1\. Make classes do one thing that is basically summarized in the class name.
(This also takes care of 'separation of concerns')

2\. Be careful to not over-abstract. That results in many tiny classes, aka
ravioli code. Nobody, not even you, will remember what all those little
bastards do. 3\. If a class is bigger than a page (or two) of code, it's
probably too long.

4\. Design patterns are for inspiration, not the law. Solve problems, don't
prove how smart you are.

5\. Make your classes as simple as possible. You will thank yourself later.

6\. If you have to write a comment that explains how some confusing thing
works; that code block is a good refactoring candidate.
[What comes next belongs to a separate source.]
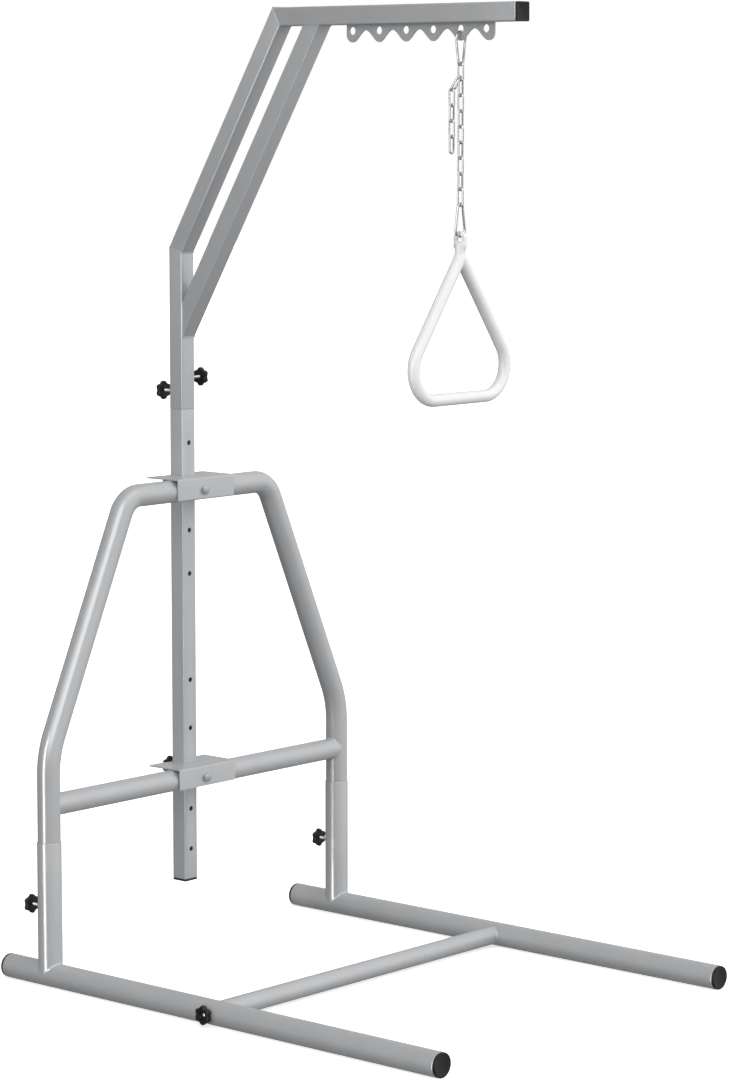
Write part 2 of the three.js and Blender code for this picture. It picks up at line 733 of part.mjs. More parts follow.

7\. Refactor, refactor, refactor. Refactoring is rewriting code for clarity.
The more you do this, the more your code will become clear to the reader. I
find refactoring often reduces my LOC drastically.

8\. If you just learned a technique/pattern and that technique/pattern is
suddenly popping up everywhere in your code; make sure you aren't just using
it because it's fun. Say you just learned what a singleton pattern is, now
your code is littered with singletons. That's a good sign that you are forcing
yourself to use your new found toy and reconsider.

9\. Long method names. Don't be afraid to have long method names. Yes, it
looks ugly, yes it takes time but you will thank yourself later and often a
long method name will compensate for the lack of documentation on that method.

10\. Your program should basically be a bag of loosely related, self-contained
components. Think of them like parts of an engine, they each do one thing very
well and they each have an interface to the rest of the engine. Also, they can
individually be swapped out for another component (as long as they bolt up to
the engine appropriately).

Understanding OOP is definitely a paradigm shift in thinking and it is also
loaded with many a foot gun (especially when you are new).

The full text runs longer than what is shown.